Note: If you want to visualize the data, you can use numpy's reshape function:  
`from matplotlib import pyplot as plt; import sklearn.datasets
x,y = sklearn.datasets.load_digits(return_X_y=True)
x_reshaped = np.reshape(x, (x.shape[0], 8, 8))
plt.imshow(x_reshaped[5, :, :])`

In [None]:
from sklearn.linear_model import LogisticRegression
from sklearn.datasets import load_digits
from sklearn.model_selection import train_test_split
from sklearn.metrics import plot_confusion_matrix

x_data, y_labels = load_digits(return_X_y=True)
x_data_train, x_data_test, y_labels_train, y_labels_test = train_test_split(x_data, y_labels, train_size=0.6)

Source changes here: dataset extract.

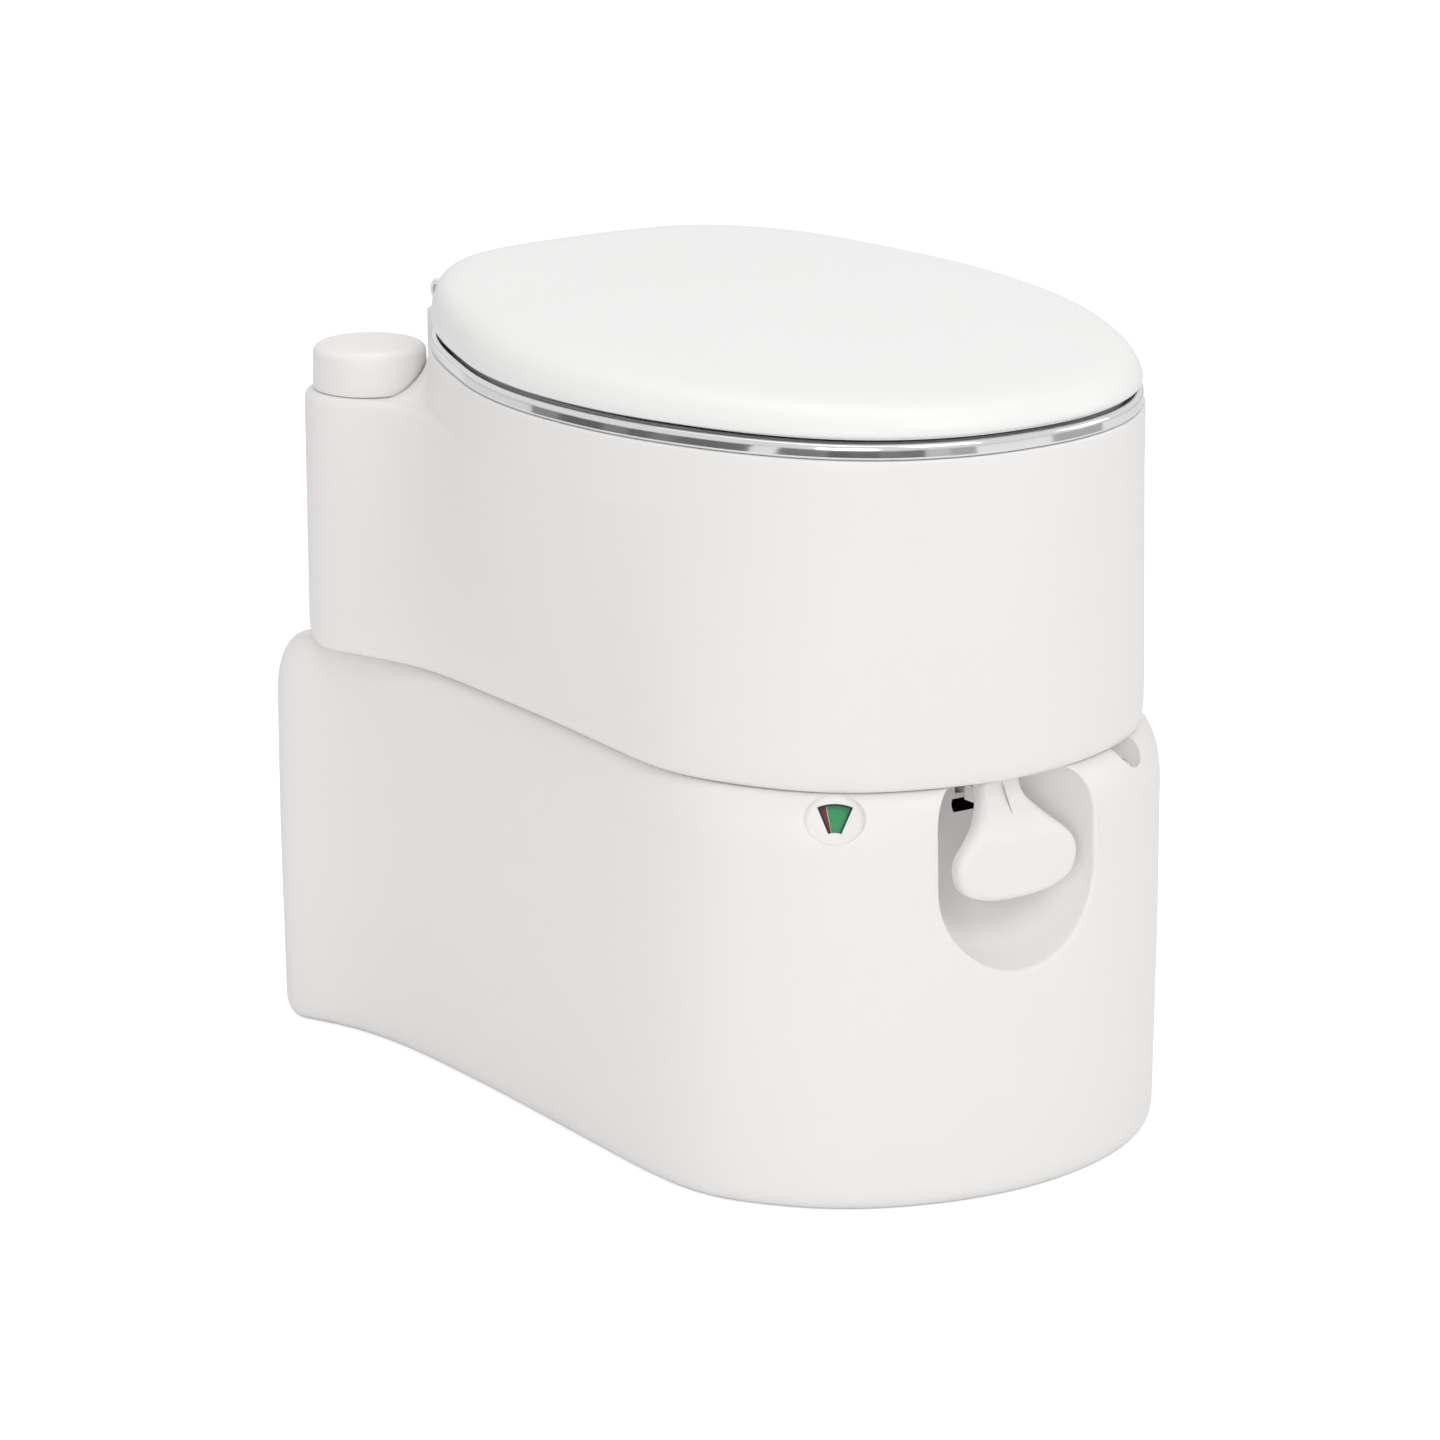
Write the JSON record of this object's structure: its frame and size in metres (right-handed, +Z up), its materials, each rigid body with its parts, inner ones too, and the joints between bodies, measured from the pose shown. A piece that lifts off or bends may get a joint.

logr = LogisticRegression(solver='liblinear')
logr.fit(x_data_train, y_labels_train)
plot_confusion_matrix(logr, x_data_test, y_labels_test)

## Q2.5
Return to Q2.4; instead of looking at all 64 pixels (dimensions), first use PCA to reduce the number pixels and then try to classify the samples. Justify your choice for the number of components (hint: this is quantifiable).

In [None]:
from sklearn.linear_model import LogisticRegression
from sklearn.datasets import load_digits
from sklearn.model_selection import train_test_split, GridSearchCV, cross_val_score
from sklearn.metrics import plot_confusion_matrix
from sklearn.decomposition import PCA

x_data, y_labels = load_digits(return_X_y=True)
x_data_train, x_data_test, y_labels_train, y_labels_test = train_test_split(x_data, y_labels, train_size=0.6)

score_list = []
for i in range(1,32):
    pca = PCA(n_components=i)
    pc = pca.fit_transform(x_data_train)
    logr = LogisticRegression(solver='liblinear')
    score_list.append(np.mean(cross_val_score(logr, pc, y_labels_train)))
plt.plot(score_list,'.-')
plt.xlabel('Number of PCs')
plt.ylabel('Mean Accuracy')
plt.title('')
#pc_test = pca.transform(x_data_test)
#plot_confusion_matrix(logr, pc_test, y_labels_test)

Performance for more than ~8 components doesn't improve cross-validation results by much. Any number of components between 8-16 would work.